COMPASS is tailored for those who have difficulty learning through traditional methods, in an effort to address their sexual offending and related factors, and prepare them to live offense-free in the community. As a result, the material is presented in various ways to best meet the individual needs of patients. Visual illustrations are used extensively, as are methods such as role-plays and collages. Games are sometimes used to review material, as retention and
memory are issues for COMPASS patients. Groups generally need to be shorter, to fit attention spans, and may be held more frequently than in other tracks. Examples across various life areas may need to be given in order to help patients generalize the material.

  • Phase 1 focuses on self-management, as well as addressing factors which may interfere with making progress in treatment. Basic concepts of COMPASS are taught (e.g., old me or the negative part of oneself which is selfish and hurts others versus new me which is pro-social).
  • Phase 2 focuses on the identification of risk factors which led or may lead to offending, as well as development of positive coping skills.
  • Phase 3 focuses on building one’s new ee identity to ensure living safely and productively in the community.

Achieving Capability [to] Thrive (ACT)

ACT is designed to address specific identified needs of a unique and specialized population. This population generally has treatment needs in five primary areas.

  • Deviant sexual interests and behaviors
  • Elevated levels of psychopathy and strong antisocial orientation as evidenced by elevated Hare Psychopathy Checklist-Revised (PCL-R) scores
  • Cognitive deficits including intellectual disabilities, learning disabilities, severe mental illness, traumatic brain injury, or other deficits
  • Significant trauma history and trauma symptoms
  • Significant substance use history. 

The presence and the interaction of these five areas create unique challenges and approaches in providing treatment for these patients. Often these patients’ needs are so unique and divergent from others within their own treatment track, they require “tracks within the track,” that is, their own unique treatment approach within ACT. Additional examples of ACT treatment’s unique approaches include greater use of individual treatment, using a slower pace, applying multiple modality presentations, using less abstract concepts and language, using repetition, role-play, mentoring, and greater use of affirmations, encouragement, and support.

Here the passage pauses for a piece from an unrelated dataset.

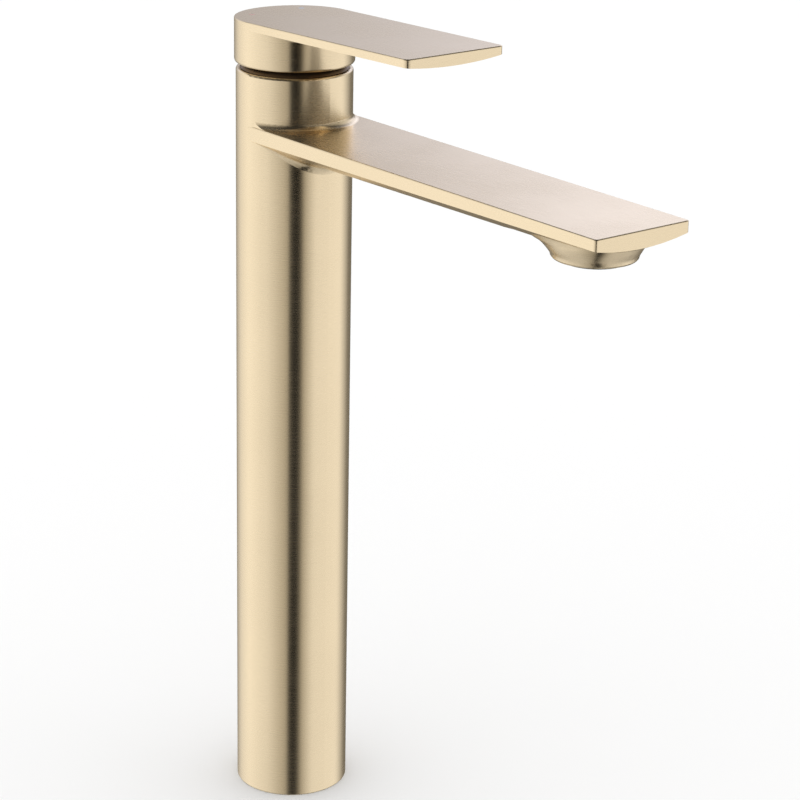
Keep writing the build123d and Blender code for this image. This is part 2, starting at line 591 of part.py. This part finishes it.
def aerator_screen():
    """Outlet grid: a disc with rings of holes."""
    low = INSERT_LOW + SLIP
    high = low + GRID_HEIGHT
    grid = rod(INSERT_R, low, high, OUTLET_X) - rod(HOLE_R, low - CUT, high + CUT, OUTLET_X)
    for row in range(1, GRID_ROWS + 1):
        for i in range(6 * row):
            angle = radians(60 * i / row)
            x, y = OUTLET_X + row * HOLE_PITCH * cos(angle), row * HOLE_PITCH * sin(angle)
            grid -= rod(HOLE_R, low - CUT, high + CUT, x, y)
    return grid


def aerator_regulator():
    """Cup with jets in its top that mixes air into the water."""
    low, high = REGULATOR_LOW, AERATOR_TOP - 4 * FIT
    floor = high - REGULATOR_WALL
    cup = rod(INSERT_R, low, high, OUTLET_X)
    cup -= rod(INSERT_R - REGULATOR_WALL, low - CUT, floor, OUTLET_X)
    for i in range(JETS):
        angle = radians(360 * i / JETS)
        x, y = OUTLET_X + JET_CIRCLE_R * cos(angle), JET_CIRCLE_R * sin(angle)
        cup -= rod(HOLE_R, floor - CUT, high + CUT, x, y)
    return cup


def aerator_washer():
    return ring(AERATOR_R - 2 * FIT, WASHER_IN, AERATOR_TOP + SLIP, OUTLET_LEDGE_Z - SLIP, OUTLET_X)


# ---------------------------------------------------------------- all the pieces
def pieces():
    return {
        "body": body(),
        "lever_handle": lever_handle(),
        "hot_mark": temperature_mark(-1),
        "cold_mark": temperature_mark(1),
        "set_screw": set_screw(),
        "screw_cover": screw_cover(),
        "stem": stem(),
        "pivot_pin": pivot_pin(),
        "turret": turret(),
        "disc_carrier": disc_carrier(),
        "moving_disc": moving_disc(),
        "fixed_disc": fixed_disc(),
        "disc_gasket": disc_gasket(),
        "cartridge_base": cartridge_base(),
        "inlet_seals": inlet_seals(),
        "cartridge_housing": cartridge_housing(),
        "housing_o_ring": o_ring(HOUSING_SEAL_Z, HOUSING_SEAL_IN + SLIP, LAND_R - SLIP),
        "temperature_limit_ring": temperature_limit_ring(),
        "retaining_nut": retaining_nut(),
        "bonnet": bonnet(),
        "bonnet_o_ring": o_ring(BONNET_SEAL_Z, BONNET_R - GROOVE_DEPTH + SLIP, BONNET_BORE_R - SLIP),
        "hot_riser": riser(-1),
        "cold_riser": riser(1),
        "riser_o_rings": riser_o_rings(),
        "hot_inlet_socket": inlet_socket(-1),
        "cold_inlet_socket": inlet_socket(1),
        "mounting_foot": mounting_foot(),
        "base_o_ring": o_ring(BASE_SEAL_Z, BASE_SEAL_IN + FIT, BASE_SEAL_OUT - FIT),
        "aerator_housing": aerator_housing(),
        "aerator_screen": aerator_screen(),
        "aerator_regulator": aerator_regulator(),
        "aerator_washer": aerator_washer(),
    }


if __name__ == "__main__":
    os.makedirs("parts", exist_ok=True)
    for node, shape in pieces().items():
        export_step(shape, f"parts/{node}.step")
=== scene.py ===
import json
import math

import bpy
from mathutils import Matrix, Vector

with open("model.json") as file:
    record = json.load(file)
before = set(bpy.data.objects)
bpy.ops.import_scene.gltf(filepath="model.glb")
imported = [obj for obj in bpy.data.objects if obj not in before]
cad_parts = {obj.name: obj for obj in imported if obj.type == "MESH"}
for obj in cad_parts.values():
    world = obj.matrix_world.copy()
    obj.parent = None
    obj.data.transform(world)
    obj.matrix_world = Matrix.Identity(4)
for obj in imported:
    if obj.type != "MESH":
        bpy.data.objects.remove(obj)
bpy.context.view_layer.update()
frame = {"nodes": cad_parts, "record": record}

# ---------------------------------------------------------------- camera and studio (metres, degrees)
CAMERA_AT = Vector((0.79414, -0.58724, 0.51268))
CAMERA_TARGET = Vector((0.06772, 0.0, 0.19409))
CAMERA_ROLL = 1.061
CAMERA_LENS = 118.27
CAMERA_SHIFT = (-0.00075, -0.0338)

# Brightness of the studio by the angle round the object from the camera's side (positive to its right).
# Below eye level two long softboxes stand left and right, with a narrow dark gap between them.
LOW_LIGHT = [
    (-180, 0.15), (-160, 0.30), (-130, 0.90), (-100, 1.15), (-50, 0.95),
    (-20, 0.60), (-9, 0.50), (-5, 0.0), (11, 0.0), (16, 0.10),
    (22, 0.50), (45, 1.0), (110, 1.05), (145, 0.20), (180, 0.15),
]
# Above it the gap is wider, and behind the object stands a pale cool wall that brightens to the right.
HIGH_LIGHT = [
    (-180, 0.90), (-175, 0.55), (-160, 0.55), (-140, 0.95), (-100, 0.95),
    (-60, 0.45), (-10, 0.0), (25, 0.0), (50, 0.10), (90, 0.30),
    (135, 0.85), (165, 1.40), (171, 1.50), (180, 0.90),
]
BLEND = (-2.0, 8.0)                     # elevations over which the first gives way to the second
WALL_TINT = (1.0, 1.035, 1.26)
WALL_BEHIND = (110.0, 160.0)            # angles round the object between which the wall takes over
WALL_DIM = 0.76                         # how dim the wall is at its foot
WALL_RISE = (8.0, 11.5)                 # elevations between which it reaches full brightness
CEILING = (24.0, 42.0)                  # elevations between which the light fades to the dark ceiling
GROUND = (-22.0, -55.0)                 # and, more slowly, to the dimmer ground
CEILING_LEVEL, GROUND_LEVEL = 0.10, 0.62
ROOM_LIGHT = 1.12                       # even white light for everything that isn't a mirror
WARM_GREEN, WARM_BLUE = 0.08, 0.25      # how much green and blue the dimmest light loses
FLOOR_HALF = 6.0
FLOOR_DROP = 0.0002                     # keeps the floor just clear of the object's foot
FLOOR_WHITE = 0.9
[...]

  • Phase 1 focuses on “treatment engagement,” where the goal is for patients to develop a therapeutic alliance with facilitators, learn the skills necessary to engage meaningfully in the treatment process, and obtain stabilization of functioning.
  • Phase 2 focuses on “strengths and problem identification,” where the goal is for patients to identify their strengths, individualized treatment needs, self-defeating life patterns, and psychological risk factors, and learn healthy general and sexual self-management strategies and skills to function effectively.
  • Phase 3 focuses on “healthy lifestyle,” where the goal is for patients to practice consistent recognition and management of their psychological risk factors, healthy self-management, healthy social relationships , and preparation for reintegrating into the community.